== Problem requirements ==
Repeat exactly the lines from the start of the material below up to and including the "ORIGIN = Vector(0, 0, 0)" line.
>> Begin
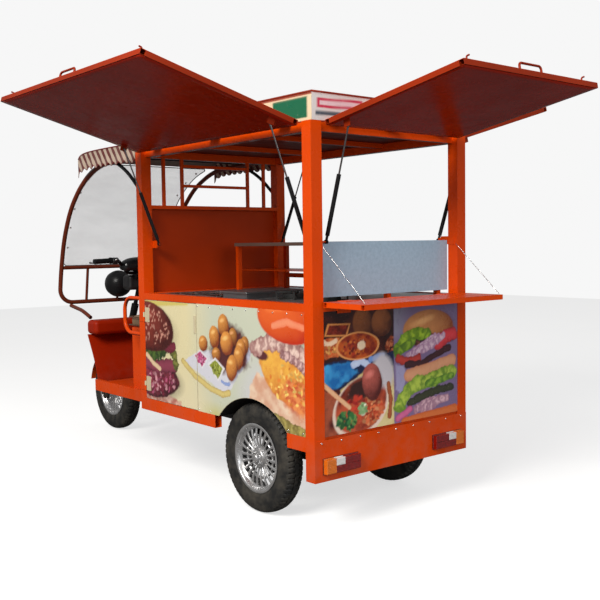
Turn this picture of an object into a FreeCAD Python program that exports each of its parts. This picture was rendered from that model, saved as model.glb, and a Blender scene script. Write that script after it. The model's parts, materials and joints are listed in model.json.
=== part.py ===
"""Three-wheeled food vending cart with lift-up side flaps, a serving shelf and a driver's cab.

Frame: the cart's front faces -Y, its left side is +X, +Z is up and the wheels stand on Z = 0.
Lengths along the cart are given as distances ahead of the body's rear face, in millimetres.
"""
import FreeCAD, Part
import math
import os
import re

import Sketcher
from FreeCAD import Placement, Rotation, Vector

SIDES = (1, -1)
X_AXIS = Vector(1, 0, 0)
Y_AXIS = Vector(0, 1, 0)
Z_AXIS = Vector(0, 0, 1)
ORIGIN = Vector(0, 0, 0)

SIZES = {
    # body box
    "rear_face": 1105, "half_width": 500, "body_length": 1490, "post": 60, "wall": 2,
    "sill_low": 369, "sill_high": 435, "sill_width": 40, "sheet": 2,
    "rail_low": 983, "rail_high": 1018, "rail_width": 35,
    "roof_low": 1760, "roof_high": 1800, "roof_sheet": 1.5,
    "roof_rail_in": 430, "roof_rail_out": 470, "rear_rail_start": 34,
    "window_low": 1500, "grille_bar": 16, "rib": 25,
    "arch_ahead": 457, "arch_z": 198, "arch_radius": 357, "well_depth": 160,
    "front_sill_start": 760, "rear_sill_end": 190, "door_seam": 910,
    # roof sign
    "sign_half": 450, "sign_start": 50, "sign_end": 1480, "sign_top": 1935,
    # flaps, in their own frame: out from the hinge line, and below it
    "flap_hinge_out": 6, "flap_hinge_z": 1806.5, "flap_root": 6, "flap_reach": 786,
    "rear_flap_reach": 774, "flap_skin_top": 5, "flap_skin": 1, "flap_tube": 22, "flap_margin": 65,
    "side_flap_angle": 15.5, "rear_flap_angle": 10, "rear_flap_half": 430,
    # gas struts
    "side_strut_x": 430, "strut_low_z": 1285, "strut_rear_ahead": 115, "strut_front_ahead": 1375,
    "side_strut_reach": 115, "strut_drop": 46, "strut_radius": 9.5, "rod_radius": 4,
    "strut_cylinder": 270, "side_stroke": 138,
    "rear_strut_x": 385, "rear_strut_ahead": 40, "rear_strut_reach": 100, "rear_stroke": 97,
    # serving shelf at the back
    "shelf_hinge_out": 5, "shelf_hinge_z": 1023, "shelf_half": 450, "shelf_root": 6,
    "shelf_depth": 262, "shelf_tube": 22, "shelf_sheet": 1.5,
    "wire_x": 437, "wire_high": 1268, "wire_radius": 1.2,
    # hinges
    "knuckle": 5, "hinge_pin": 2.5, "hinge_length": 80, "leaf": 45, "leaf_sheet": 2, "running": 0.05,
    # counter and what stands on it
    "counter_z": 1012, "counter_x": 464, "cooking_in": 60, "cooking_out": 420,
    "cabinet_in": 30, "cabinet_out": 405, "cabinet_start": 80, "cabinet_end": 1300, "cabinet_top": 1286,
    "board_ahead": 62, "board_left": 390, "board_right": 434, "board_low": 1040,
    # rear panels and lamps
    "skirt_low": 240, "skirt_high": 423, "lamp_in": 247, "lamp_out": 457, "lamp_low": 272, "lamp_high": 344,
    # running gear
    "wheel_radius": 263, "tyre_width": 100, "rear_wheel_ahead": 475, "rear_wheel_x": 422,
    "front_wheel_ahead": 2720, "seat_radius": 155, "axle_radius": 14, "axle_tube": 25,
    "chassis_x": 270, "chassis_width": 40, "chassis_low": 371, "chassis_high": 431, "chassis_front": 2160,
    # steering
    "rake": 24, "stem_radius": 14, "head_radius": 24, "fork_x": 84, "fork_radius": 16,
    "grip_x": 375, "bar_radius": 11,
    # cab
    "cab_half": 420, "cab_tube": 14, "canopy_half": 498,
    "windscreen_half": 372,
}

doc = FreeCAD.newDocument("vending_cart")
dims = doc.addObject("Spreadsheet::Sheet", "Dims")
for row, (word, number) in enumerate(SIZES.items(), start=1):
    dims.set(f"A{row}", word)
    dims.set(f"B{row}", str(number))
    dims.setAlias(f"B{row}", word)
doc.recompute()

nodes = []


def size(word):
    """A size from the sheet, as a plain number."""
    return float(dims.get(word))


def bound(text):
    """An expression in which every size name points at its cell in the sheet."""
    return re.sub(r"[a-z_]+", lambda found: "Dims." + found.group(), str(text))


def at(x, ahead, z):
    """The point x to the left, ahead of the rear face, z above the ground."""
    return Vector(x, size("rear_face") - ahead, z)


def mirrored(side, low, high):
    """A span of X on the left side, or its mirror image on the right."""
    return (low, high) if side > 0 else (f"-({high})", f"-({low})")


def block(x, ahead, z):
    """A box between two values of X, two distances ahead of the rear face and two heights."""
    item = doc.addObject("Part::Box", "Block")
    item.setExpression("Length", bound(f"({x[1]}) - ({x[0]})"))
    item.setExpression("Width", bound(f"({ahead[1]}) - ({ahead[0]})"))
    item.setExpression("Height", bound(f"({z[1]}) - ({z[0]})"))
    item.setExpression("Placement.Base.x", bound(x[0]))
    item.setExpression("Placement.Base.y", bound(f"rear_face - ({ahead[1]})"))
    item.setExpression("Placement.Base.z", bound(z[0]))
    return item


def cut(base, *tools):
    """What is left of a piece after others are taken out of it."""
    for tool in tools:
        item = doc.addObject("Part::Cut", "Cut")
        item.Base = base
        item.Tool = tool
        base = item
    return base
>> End
== Solution for this problem ==
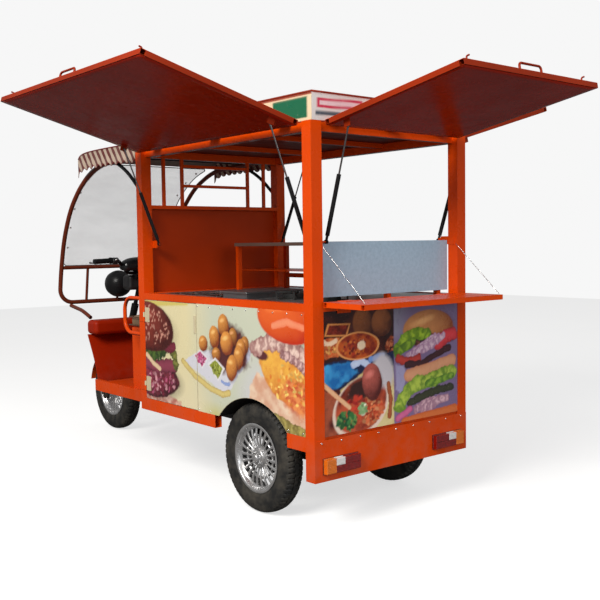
Turn this picture of an object into a FreeCAD Python program that exports each of its parts. This picture was rendered from that model, saved as model.glb, and a Blender scene script. Write that script after it. The model's parts, materials and joints are listed in model.json.
=== part.py ===
"""Three-wheeled food vending cart with lift-up side flaps, a serving shelf and a driver's cab.

Frame: the cart's front faces -Y, its left side is +X, +Z is up and the wheels stand on Z = 0.
Lengths along the cart are given as distances ahead of the body's rear face, in millimetres.
"""
import FreeCAD, Part
import math
import os
import re

import Sketcher
from FreeCAD import Placement, Rotation, Vector

SIDES = (1, -1)
X_AXIS = Vector(1, 0, 0)
Y_AXIS = Vector(0, 1, 0)
Z_AXIS = Vector(0, 0, 1)
ORIGIN = Vector(0, 0, 0)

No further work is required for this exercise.